■ Written request: Copy out each line of the material below with no changes.

■ Dataset section:

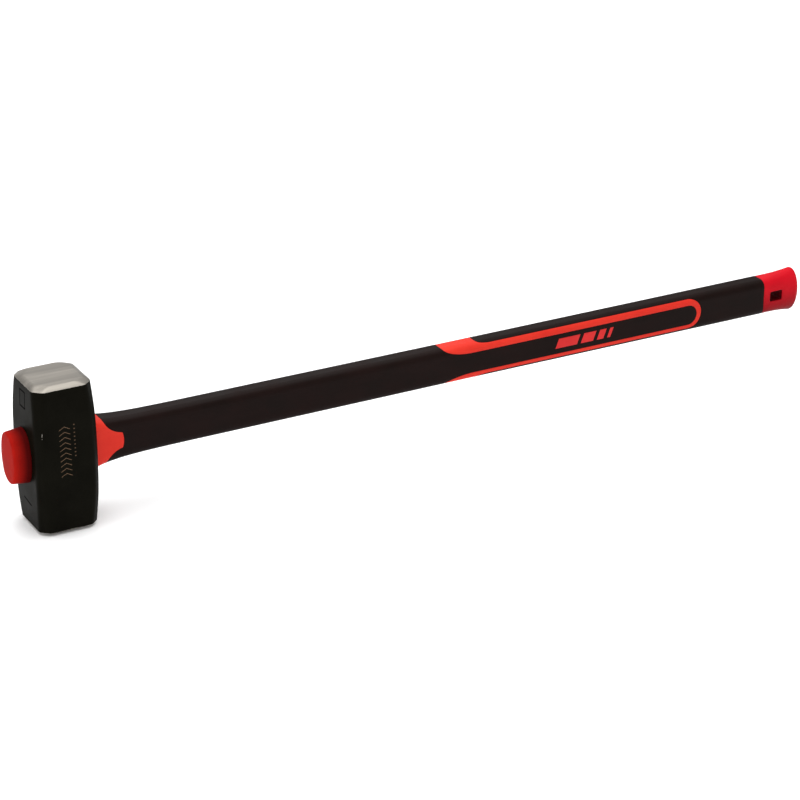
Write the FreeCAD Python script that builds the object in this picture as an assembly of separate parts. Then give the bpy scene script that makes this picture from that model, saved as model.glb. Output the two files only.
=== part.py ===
import FreeCAD, Part
import math
import os

# A two-faced sledge hammer with a fibreglass-cored, plastic-covered handle.
# Millimetres. The origin is the centre of the lower striking face. +Z is the striking axis,
# +X runs along the handle from the head to the hand end, and Y is across the handle.

# ---- driving dimensions ----

# head
HEAD_LENGTH = 150.0          # from striking face to striking face
FACE_HALF_X = 29.2           # where the paint meets the ground bevel
FACE_HALF_Y = 30.0
BARREL_GROWTH_X = 2.0        # how far the eye sides and the cheeks swell at mid height
BARREL_GROWTH_Y = 4.0
BARREL_POWER = 2.6           # above 2, the swelling is flatter in the middle
BARREL_HEIGHTS = (-1.0, -0.7, -0.35, 0.0, 0.35, 0.7, 1.0)
FACE_CHAMFER = 8.0           # corner chamfer where the paint ends, measured along a side
WAIST_CHAMFER = 6.5          # the same at mid height
FLAT_CHAMFER = 10.5          # and on the flat striking face
CORNER_ROUND = 6.0
BEVEL_WIDTH = 4.6            # ground bevel round each striking face
BEVEL_DROP = 3.4
HANDLE_Z = HEAD_LENGTH / 2   # height of the handle's axis

# eye, an oval of four arcs that is widest at the front mouth
OVAL_END = 0.88              # radius of an oval's two ends, as a share of its half width
EYE_FRONT_X = -40.0
EYE_WAIST_X = 6.0
EYE_REAR_X = 40.0
EYE_FRONT = (15.6, 24.0)     # half width, half height
EYE_WAIST = (12.8, 19.6)
EYE_REAR = (13.4, 20.6)
BOND_THICKNESS = 0.8

# plug in the front mouth of the eye
PLUG_FRONT_X = -48.2
PLUG_BASE = (19.0, 27.4)
PLUG_NOSE = (17.4, 25.8)
PLUG_RIM_ROUND = 2.2
PLUG_SPLIT_X = -8.0          # where the plug meets the jacket's tenon, inside the eye

# handle section, a rounded rectangle
GRIP_HALF_WIDTH = 12.5
GRIP_HALF_HEIGHT = 19.2
GRIP_CORNER = 8.0
NECK_X = 44.0                # where the neck's flare is measured
NECK_EXTRA_WIDTH = 2.5
NECK_EXTRA_HEIGHT = 2.8
NECK_FADE = 22.0
NECK_START_X = 26.0          # inside the head
NECK_STATIONS = (42.0, 60.0, 82.0, 112.0)
SHAFT_START_X = 150.0
SHAFT_WAIST_X = 480.0        # the thinnest place
SHAFT_EXTRA_HEIGHT = 0.6     # taper from the neck down to the waist
BUTT_EXTRA_HEIGHT = 0.4      # swell from the waist to the hand end
OVERMOULD_THICKNESS = 2.0
CORE_HALF_WIDTH = 6.5
CORE_HALF_HEIGHT = 13.0
CORE_CORNER = 6.0
CORE_FRONT_X = -40.0
CORE_REAR_X = 800.0
JACKET_REAR_X = 772.0
CAP_FRONT_X = 802.0

# side-view edges: half height of the straight run, then the quarter ellipse that takes it up over
# the crown, as the x where it ends, its length and its height
COLLAR_HALF = 7.2
COLLAR_FLARE = (68.0, 25.0, 19.8)
COLLAR_CORNER_X = 62.0       # the tongue's two corners
COLLAR_TIP_X = 63.4
BAND_INNER_HALF = 10.7
BAND_OUTER_HALF = 16.3
BAND_INNER_FLARE = (445.0, 36.0, 11.6)
BAND_OUTER_FLARE = (466.0, 18.5, 4.0)
BAND_BEND_X = 704.7          # centre of the loop's bend at the hand end
BAND_INNER_RISE = -0.3       # how far each edge sits above the handle's axis
BAND_OUTER_RISE = 0.9

# marks on the side tongues: widths of the slanted bars from the head end
MARK_START_X = 541.0
MARK_BARS = (26.0, 15.0, 8.0, 4.0)
MARK_GAP = 4.5
MARK_SLANT = 4.0
MARK_HALF_HEIGHT = 5.2
MARK_DEPTH = 0.6

# end cap: half width, half height and squareness (2 is an ellipse) at its front edge and its flare
CAP_FRONT = (12.6, 19.6, 4.2)
CAP_FLARE = (12.4, 24.1, 2.0)
CAP_FLARE_X = 842.7
CAP_FLARE_POWER = 2.2        # how late along the cap its height grows
CAP_STEPS = 6
CAP_POINTS = 32
CAP_DOME_LENGTH = 7.3
CAP_DOME_ANGLES = (25.0, 45.0, 62.0, 76.0)
HANG_HOLE_X = (810.5, 826.0)
HANG_HOLE_HALF_HEIGHT = 5.5
HANG_HOLE_CORNER = 1.5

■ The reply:
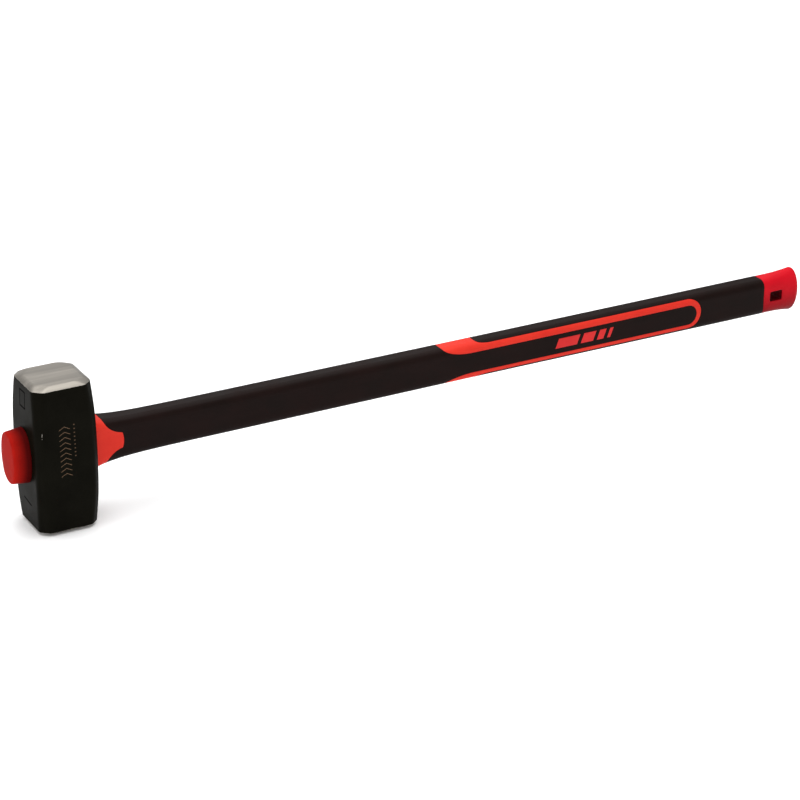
Write the FreeCAD Python script that builds the object in this picture as an assembly of separate parts. Then give the bpy scene script that makes this picture from that model, saved as model.glb. Output the two files only.
=== part.py ===
import FreeCAD, Part
import math
import os

# A two-faced sledge hammer with a fibreglass-cored, plastic-covered handle.
# Millimetres. The origin is the centre of the lower striking face. +Z is the striking axis,
# +X runs along the handle from the head to the hand end, and Y is across the handle.

# ---- driving dimensions ----

# head
HEAD_LENGTH = 150.0          # from striking face to striking face
FACE_HALF_X = 29.2           # where the paint meets the ground bevel
FACE_HALF_Y = 30.0
BARREL_GROWTH_X = 2.0        # how far the eye sides and the cheeks swell at mid height
BARREL_GROWTH_Y = 4.0
BARREL_POWER = 2.6           # above 2, the swelling is flatter in the middle
BARREL_HEIGHTS = (-1.0, -0.7, -0.35, 0.0, 0.35, 0.7, 1.0)
FACE_CHAMFER = 8.0           # corner chamfer where the paint ends, measured along a side
WAIST_CHAMFER = 6.5          # the same at mid height
FLAT_CHAMFER = 10.5          # and on the flat striking face
CORNER_ROUND = 6.0
BEVEL_WIDTH = 4.6            # ground bevel round each striking face
BEVEL_DROP = 3.4
HANDLE_Z = HEAD_LENGTH / 2   # height of the handle's axis

# eye, an oval of four arcs that is widest at the front mouth
OVAL_END = 0.88              # radius of an oval's two ends, as a share of its half width
EYE_FRONT_X = -40.0
EYE_WAIST_X = 6.0
EYE_REAR_X = 40.0
EYE_FRONT = (15.6, 24.0)     # half width, half height
EYE_WAIST = (12.8, 19.6)
EYE_REAR = (13.4, 20.6)
BOND_THICKNESS = 0.8

# plug in the front mouth of the eye
PLUG_FRONT_X = -48.2
PLUG_BASE = (19.0, 27.4)
PLUG_NOSE = (17.4, 25.8)
PLUG_RIM_ROUND = 2.2
PLUG_SPLIT_X = -8.0          # where the plug meets the jacket's tenon, inside the eye

# handle section, a rounded rectangle
GRIP_HALF_WIDTH = 12.5
GRIP_HALF_HEIGHT = 19.2
GRIP_CORNER = 8.0
NECK_X = 44.0                # where the neck's flare is measured
NECK_EXTRA_WIDTH = 2.5
NECK_EXTRA_HEIGHT = 2.8
NECK_FADE = 22.0
NECK_START_X = 26.0          # inside the head
NECK_STATIONS = (42.0, 60.0, 82.0, 112.0)
SHAFT_START_X = 150.0
SHAFT_WAIST_X = 480.0        # the thinnest place
SHAFT_EXTRA_HEIGHT = 0.6     # taper from the neck down to the waist
BUTT_EXTRA_HEIGHT = 0.4      # swell from the waist to the hand end
OVERMOULD_THICKNESS = 2.0
CORE_HALF_WIDTH = 6.5
CORE_HALF_HEIGHT = 13.0
CORE_CORNER = 6.0
CORE_FRONT_X = -40.0
CORE_REAR_X = 800.0
JACKET_REAR_X = 772.0
CAP_FRONT_X = 802.0

# side-view edges: half height of the straight run, then the quarter ellipse that takes it up over
# the crown, as the x where it ends, its length and its height
COLLAR_HALF = 7.2
COLLAR_FLARE = (68.0, 25.0, 19.8)
COLLAR_CORNER_X = 62.0       # the tongue's two corners
COLLAR_TIP_X = 63.4
BAND_INNER_HALF = 10.7
BAND_OUTER_HALF = 16.3
BAND_INNER_FLARE = (445.0, 36.0, 11.6)
BAND_OUTER_FLARE = (466.0, 18.5, 4.0)
BAND_BEND_X = 704.7          # centre of the loop's bend at the hand end
BAND_INNER_RISE = -0.3       # how far each edge sits above the handle's axis
BAND_OUTER_RISE = 0.9

# marks on the side tongues: widths of the slanted bars from the head end
MARK_START_X = 541.0
MARK_BARS = (26.0, 15.0, 8.0, 4.0)
MARK_GAP = 4.5
MARK_SLANT = 4.0
MARK_HALF_HEIGHT = 5.2
MARK_DEPTH = 0.6

# end cap: half width, half height and squareness (2 is an ellipse) at its front edge and its flare
CAP_FRONT = (12.6, 19.6, 4.2)
CAP_FLARE = (12.4, 24.1, 2.0)
CAP_FLARE_X = 842.7
CAP_FLARE_POWER = 2.2        # how late along the cap its height grows
CAP_STEPS = 6
CAP_POINTS = 32
CAP_DOME_LENGTH = 7.3
CAP_DOME_ANGLES = (25.0, 45.0, 62.0, 76.0)
HANG_HOLE_X = (810.5, 826.0)
HANG_HOLE_HALF_HEIGHT = 5.5
HANG_HOLE_CORNER = 1.5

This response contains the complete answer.